Il fatto bizzarro, che ha riportato d’attualità lo squero di S.Isepo, è che l’Amministrazione comunale, ipotizza di concedere l’immobile ad un mecenate londinese, Paul Atkin, appassionato di lirica e melodrammi, che vorrebbe, quattro secoli dopo, ricostruire in città il vecchio teatro di San Cassiano, fedele all’originale in legno del 1637. A Venezia infatti la lirica si aprì al mondo.
Progetto tanto visionario quanto strampalato
Con tutti i luoghi abbandonati che ci sono nel centro storico proprio il secolare squero di S.Isepo doveva essere scomodato? Paul Atkin, da vero lord britannico, dice, contattato da noi, che il suo sogno veneziano, è rifare il vecchio manufatto in legno, e mette disposizione un sacco di soldi (suoi). E si parla di oltre 2 milioni di sterline. Un posto vale l’altro, importante e che ci siano le altezze giuste.
E qui la storia si fa intrigante. A chi appartiene lo squero di Sant Isepo?

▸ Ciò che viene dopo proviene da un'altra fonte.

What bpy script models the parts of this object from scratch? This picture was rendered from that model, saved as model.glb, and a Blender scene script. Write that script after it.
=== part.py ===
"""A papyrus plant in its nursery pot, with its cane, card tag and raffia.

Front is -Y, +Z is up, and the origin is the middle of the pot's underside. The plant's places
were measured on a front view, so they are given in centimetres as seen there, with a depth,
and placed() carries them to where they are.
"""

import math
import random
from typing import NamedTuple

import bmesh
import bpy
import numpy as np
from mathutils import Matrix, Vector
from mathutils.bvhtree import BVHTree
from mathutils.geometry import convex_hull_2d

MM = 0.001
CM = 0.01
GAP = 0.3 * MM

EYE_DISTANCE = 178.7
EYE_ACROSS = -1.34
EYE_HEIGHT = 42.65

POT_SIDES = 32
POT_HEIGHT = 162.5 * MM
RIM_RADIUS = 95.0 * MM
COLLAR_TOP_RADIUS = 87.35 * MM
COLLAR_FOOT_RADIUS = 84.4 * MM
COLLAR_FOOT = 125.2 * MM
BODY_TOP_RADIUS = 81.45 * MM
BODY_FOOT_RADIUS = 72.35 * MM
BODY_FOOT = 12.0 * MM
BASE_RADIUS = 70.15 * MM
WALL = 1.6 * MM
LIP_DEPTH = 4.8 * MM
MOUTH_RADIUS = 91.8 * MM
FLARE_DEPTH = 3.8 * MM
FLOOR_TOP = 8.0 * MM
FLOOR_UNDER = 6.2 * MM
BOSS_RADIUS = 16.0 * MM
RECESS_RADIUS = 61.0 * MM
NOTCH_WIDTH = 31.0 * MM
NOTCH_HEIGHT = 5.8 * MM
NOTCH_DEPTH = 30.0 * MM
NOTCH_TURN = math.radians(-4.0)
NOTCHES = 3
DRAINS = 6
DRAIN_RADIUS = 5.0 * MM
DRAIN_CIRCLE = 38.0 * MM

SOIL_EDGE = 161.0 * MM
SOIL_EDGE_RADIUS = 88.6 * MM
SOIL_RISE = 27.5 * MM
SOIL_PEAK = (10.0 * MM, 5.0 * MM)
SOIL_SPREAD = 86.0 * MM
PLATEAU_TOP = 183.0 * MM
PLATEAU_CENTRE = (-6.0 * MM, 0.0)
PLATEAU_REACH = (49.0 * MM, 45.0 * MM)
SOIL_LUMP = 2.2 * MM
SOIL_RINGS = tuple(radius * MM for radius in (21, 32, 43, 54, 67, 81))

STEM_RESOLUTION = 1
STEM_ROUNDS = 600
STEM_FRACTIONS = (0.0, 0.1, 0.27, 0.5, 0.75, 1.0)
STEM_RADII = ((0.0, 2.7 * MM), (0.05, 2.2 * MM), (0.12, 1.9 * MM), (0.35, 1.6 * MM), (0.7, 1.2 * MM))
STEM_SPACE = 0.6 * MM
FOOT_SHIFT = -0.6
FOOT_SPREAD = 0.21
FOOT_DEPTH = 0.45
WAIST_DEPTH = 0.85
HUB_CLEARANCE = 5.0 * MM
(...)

Nel 1878 l’ing. Giuseppe Tonello, bontà sua, regalò il cantiere al Comune affinché lo affidasse in “usufrutto perpetuo” alla meritevole Società di mutuo soccorso. Nel 1922 il nuovo codice civile abolì l’istituzione dell’usufrutto perpetuo. Poteva essere solo temporaneo. Una vicenda giuridica che dopo un secolo deve ancora essere risolta. Tentò di sbrogliare la matassa nel 2002 l’allora assessore al Patrimonio (e poi sindaco) Giorgio Orsoni. Non un docente universitario qualsiasi, ma uno dei maggiori avvocati amministrativisti italiani. “All’epoca – conferma Orsoni – tentammo la strada dell’accordo di transazione di garanzia. Ma non se ne fece nulla. Da ambo le parti si tirava l’acqua sul proprio mulino anche con piccole furbizie”. Oltre allo squero di S.Isepo, il patrimonio della società si era arricchito con tre appartamenti e due magazzini.

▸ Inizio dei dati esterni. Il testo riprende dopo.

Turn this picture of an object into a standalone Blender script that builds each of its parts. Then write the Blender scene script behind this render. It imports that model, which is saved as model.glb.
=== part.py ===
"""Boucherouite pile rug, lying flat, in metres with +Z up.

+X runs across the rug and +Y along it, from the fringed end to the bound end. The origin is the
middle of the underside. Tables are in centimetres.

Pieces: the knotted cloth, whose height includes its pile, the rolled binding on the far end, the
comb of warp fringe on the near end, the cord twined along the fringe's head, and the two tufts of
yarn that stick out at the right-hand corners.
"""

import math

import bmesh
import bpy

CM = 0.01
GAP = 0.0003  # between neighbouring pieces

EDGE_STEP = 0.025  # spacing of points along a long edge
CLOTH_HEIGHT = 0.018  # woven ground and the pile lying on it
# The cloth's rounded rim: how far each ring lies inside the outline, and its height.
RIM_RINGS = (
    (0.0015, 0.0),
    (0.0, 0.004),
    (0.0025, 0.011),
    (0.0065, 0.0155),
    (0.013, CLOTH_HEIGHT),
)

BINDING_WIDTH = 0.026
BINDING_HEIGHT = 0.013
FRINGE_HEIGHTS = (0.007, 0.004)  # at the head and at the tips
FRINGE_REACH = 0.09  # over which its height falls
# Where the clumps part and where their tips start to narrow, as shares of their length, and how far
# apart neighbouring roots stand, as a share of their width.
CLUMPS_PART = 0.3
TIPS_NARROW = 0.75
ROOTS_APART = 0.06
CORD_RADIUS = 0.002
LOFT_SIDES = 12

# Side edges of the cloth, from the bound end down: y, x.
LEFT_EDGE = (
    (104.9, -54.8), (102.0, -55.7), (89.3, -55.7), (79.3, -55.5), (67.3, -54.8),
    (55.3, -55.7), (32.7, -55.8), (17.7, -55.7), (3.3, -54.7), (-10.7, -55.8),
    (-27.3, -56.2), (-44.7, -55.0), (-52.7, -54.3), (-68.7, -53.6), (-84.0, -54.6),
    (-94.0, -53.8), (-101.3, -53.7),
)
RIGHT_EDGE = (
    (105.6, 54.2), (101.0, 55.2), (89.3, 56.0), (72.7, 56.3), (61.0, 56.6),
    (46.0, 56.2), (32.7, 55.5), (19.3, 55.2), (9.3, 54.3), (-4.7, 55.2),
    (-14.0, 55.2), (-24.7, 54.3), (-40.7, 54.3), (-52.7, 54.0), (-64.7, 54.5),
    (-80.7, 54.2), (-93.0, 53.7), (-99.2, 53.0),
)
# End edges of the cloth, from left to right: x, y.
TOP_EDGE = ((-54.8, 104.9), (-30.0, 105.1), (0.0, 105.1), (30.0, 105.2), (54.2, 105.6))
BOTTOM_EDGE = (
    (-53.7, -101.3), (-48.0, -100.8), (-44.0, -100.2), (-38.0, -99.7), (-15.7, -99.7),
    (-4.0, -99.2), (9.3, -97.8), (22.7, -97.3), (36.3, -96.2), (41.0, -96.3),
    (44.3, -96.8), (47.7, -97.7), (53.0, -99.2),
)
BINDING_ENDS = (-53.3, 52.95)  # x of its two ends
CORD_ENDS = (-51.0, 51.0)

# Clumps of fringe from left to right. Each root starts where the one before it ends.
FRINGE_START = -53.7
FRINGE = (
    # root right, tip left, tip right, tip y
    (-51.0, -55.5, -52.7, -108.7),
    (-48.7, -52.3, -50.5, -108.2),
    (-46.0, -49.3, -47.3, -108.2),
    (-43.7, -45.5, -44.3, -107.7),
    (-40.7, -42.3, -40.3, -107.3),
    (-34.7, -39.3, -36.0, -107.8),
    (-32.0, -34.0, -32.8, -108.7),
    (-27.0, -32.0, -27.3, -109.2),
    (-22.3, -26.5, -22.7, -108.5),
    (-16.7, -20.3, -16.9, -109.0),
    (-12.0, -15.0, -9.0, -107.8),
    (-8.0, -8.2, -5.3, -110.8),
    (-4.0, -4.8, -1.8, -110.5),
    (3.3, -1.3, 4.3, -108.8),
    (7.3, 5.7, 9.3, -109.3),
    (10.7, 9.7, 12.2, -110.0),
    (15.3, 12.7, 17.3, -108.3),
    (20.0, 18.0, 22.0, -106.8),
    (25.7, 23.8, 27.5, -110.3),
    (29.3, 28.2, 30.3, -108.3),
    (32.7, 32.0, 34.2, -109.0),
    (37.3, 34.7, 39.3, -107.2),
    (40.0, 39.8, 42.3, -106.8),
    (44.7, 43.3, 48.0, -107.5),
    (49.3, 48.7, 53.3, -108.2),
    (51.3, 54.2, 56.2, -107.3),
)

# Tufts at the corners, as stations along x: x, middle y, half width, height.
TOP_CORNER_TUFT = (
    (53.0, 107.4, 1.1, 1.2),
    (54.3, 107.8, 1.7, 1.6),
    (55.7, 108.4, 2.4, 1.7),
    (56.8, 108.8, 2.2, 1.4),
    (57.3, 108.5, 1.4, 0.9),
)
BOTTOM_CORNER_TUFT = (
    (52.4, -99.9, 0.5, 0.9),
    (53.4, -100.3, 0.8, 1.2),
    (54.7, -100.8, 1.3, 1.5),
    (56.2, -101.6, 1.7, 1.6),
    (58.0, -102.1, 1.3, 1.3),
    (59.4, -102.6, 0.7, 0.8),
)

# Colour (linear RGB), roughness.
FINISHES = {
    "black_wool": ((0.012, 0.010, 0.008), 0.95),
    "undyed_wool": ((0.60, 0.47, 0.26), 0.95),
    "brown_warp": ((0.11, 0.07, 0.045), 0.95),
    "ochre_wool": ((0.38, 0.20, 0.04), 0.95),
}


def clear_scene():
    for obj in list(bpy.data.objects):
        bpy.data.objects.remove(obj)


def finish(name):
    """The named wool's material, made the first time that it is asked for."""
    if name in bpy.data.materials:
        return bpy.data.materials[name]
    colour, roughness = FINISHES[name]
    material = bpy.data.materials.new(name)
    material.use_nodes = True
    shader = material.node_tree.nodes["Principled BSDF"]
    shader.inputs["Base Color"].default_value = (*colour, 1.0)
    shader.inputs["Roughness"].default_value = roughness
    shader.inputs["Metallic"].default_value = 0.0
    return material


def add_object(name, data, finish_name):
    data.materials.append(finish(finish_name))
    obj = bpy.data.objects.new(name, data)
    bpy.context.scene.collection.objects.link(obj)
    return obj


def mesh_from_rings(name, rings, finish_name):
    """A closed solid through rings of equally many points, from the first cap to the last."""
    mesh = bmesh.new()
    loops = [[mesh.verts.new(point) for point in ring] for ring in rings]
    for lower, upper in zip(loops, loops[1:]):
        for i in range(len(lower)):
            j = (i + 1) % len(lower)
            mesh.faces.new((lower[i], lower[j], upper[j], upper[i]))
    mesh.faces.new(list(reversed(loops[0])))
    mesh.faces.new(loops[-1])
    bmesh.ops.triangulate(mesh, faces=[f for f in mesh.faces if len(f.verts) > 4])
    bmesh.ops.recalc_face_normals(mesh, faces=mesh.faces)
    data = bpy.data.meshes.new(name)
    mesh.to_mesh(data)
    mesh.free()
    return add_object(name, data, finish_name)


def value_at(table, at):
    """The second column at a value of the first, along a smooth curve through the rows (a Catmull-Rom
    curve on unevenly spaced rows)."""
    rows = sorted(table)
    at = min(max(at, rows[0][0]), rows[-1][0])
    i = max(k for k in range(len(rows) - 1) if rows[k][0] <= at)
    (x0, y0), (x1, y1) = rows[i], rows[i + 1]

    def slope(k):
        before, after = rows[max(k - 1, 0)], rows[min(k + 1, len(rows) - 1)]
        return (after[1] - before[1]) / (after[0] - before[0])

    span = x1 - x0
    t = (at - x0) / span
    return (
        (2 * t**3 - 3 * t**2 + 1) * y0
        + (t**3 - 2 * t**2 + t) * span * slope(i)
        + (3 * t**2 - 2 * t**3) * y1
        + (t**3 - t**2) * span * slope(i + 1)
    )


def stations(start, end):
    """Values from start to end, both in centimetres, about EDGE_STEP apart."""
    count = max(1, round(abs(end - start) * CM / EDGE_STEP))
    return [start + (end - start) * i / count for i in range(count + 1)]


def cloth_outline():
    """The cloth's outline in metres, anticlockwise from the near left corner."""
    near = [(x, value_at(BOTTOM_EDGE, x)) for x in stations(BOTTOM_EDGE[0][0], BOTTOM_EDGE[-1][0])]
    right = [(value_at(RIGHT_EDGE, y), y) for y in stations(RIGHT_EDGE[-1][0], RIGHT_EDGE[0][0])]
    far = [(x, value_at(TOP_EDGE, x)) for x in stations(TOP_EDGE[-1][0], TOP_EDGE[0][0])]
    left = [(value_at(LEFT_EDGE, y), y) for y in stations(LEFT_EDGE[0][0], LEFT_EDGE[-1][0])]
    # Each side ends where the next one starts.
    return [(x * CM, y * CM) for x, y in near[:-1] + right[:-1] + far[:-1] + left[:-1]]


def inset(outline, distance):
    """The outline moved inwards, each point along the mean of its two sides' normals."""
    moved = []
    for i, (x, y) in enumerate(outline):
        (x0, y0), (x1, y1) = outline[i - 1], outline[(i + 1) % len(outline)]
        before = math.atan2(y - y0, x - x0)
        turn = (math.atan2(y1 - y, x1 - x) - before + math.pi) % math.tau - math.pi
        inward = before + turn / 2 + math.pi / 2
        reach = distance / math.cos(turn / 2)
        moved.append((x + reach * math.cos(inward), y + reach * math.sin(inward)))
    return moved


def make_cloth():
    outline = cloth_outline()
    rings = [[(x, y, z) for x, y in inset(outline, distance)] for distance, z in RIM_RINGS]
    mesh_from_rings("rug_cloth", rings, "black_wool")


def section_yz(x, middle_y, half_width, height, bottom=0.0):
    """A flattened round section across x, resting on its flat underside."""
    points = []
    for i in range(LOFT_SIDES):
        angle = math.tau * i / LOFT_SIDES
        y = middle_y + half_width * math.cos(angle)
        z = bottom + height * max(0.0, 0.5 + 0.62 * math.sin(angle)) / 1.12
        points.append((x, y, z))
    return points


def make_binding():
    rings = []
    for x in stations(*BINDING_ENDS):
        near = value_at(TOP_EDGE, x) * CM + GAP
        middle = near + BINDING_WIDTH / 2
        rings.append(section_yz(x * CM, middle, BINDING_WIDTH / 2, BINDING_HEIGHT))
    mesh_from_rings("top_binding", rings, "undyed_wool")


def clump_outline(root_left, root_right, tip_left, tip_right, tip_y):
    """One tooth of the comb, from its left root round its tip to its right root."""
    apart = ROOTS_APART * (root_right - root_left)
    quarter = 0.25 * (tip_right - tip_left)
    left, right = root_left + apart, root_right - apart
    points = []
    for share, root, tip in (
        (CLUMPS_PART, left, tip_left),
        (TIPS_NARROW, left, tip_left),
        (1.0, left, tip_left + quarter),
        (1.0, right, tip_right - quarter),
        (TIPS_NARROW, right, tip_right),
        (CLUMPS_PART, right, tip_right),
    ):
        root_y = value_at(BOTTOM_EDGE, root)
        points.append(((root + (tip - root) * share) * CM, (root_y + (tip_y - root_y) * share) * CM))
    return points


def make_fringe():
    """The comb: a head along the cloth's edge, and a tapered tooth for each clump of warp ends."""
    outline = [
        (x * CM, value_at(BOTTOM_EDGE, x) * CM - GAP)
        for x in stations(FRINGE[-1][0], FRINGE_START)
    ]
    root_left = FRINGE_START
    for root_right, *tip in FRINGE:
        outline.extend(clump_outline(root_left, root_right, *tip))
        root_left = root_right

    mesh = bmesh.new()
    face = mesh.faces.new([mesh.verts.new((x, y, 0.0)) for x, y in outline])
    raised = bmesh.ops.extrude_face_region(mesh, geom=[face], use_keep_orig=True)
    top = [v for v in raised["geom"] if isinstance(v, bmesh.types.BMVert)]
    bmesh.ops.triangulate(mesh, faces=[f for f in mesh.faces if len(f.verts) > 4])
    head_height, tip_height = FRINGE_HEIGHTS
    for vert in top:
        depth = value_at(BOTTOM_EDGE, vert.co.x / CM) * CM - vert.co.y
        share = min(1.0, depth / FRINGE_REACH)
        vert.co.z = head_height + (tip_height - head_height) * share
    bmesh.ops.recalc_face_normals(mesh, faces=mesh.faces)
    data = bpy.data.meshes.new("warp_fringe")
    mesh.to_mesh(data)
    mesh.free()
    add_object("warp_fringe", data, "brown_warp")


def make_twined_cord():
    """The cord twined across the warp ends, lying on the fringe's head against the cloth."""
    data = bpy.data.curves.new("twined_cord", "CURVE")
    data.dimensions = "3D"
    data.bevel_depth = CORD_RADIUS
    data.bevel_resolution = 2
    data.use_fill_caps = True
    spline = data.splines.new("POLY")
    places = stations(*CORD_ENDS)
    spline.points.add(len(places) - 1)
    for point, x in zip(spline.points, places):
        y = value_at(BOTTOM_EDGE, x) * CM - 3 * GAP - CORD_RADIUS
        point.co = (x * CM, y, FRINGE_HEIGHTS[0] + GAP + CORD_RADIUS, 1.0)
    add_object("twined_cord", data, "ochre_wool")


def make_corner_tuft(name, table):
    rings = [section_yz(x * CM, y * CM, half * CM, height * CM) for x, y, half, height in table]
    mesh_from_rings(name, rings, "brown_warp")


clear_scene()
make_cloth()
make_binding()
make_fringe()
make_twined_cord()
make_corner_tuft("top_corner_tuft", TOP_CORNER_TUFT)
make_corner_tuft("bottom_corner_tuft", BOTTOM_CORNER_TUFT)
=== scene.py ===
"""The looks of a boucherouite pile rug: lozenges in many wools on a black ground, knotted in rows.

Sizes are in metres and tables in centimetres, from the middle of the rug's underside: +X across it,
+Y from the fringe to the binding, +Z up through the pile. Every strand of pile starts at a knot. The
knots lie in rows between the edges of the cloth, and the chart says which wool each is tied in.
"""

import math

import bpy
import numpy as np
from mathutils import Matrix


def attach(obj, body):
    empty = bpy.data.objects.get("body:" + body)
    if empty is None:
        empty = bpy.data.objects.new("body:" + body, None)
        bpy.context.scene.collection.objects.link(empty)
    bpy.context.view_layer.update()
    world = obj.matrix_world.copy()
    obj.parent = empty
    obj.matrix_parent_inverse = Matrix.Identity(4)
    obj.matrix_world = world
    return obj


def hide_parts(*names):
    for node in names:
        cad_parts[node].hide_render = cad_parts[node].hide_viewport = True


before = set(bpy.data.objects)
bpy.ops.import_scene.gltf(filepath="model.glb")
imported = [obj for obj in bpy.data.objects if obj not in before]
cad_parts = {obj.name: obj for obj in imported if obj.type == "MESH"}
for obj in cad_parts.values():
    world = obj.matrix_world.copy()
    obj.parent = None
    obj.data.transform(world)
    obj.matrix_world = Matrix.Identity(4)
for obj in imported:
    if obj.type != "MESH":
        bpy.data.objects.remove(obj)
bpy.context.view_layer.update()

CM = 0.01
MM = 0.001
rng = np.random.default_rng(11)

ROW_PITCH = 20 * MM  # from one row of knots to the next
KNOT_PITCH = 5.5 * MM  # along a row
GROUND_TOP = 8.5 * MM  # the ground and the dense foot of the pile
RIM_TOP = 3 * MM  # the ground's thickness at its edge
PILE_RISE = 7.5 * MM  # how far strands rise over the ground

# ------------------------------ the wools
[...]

L’impressione è che i tribunali ci metteranno anni con battaglie di carte non solo bollate.
Storia recente
La storia recente che si può approfondire leggendo il libro del 2008 di Marco Zanetto edito da Mare di Carta, e interamente dedicato alla Società di mutuo soccorso, si può brevemente sintetizzare così.
Nel 1955 Giancarlo Chia, un maestro d’ascia del mitico Cantiere Celli di Sant’Elena che chiudeva per sempre i battenti, avviò il cantiere motonautico con esemplari di taxi e motoscafi. Attività trasferita da S.Isepo alla Giudecca nel 2016. Nel 1972 anche il sindaco Giorgio Longo tentò di risolvere la questione proprietà e usufrutto ma senza successo. Perché nel 1972? E qui la vicenda si fa giuridicamente complessa. Perché il codice civile nel 1942 venne riformato dal fascista Dino Grandi (ma dopo un attento studio del giurista Piero Calamandrei, non uno a caso). Venne stabilito che dopo 30 anni l’usufrutto decadeva. Ecco il motivo che la Società di mutuo soccorso avrebbe dovuto essere ripensata nel 1972. Mezzo secolo fa.
Detto tra noi, lo squero di Sant Isepo potrebbe essere una grande occasione per un progetto moderno
Coinvolgendo gli studenti del vicino istituto nautico Venier e di quello professionale Cini, in un programma scuola lavoro. Poi, oltre a far continuare l’attività secolare delle costruzioni di barche in legno, offrire alle numerose remiere veneziane, un luogo deputato, per la manutenzione e la cura delle imbarcazioni tradizionali stesse. Non ultimo, visto che lo spazio non manca, la creazione di un museo. Tra oggetti antichi, pergamene, attrezzi d’epoca e magnifiche foto ottocentesche, il materiale non manca proprio.
Facciamo i liberali, nel nostro angolo magico di Sant’Isepo, diamo anche spazio ai turisti. Quelli curiosi e intelligenti.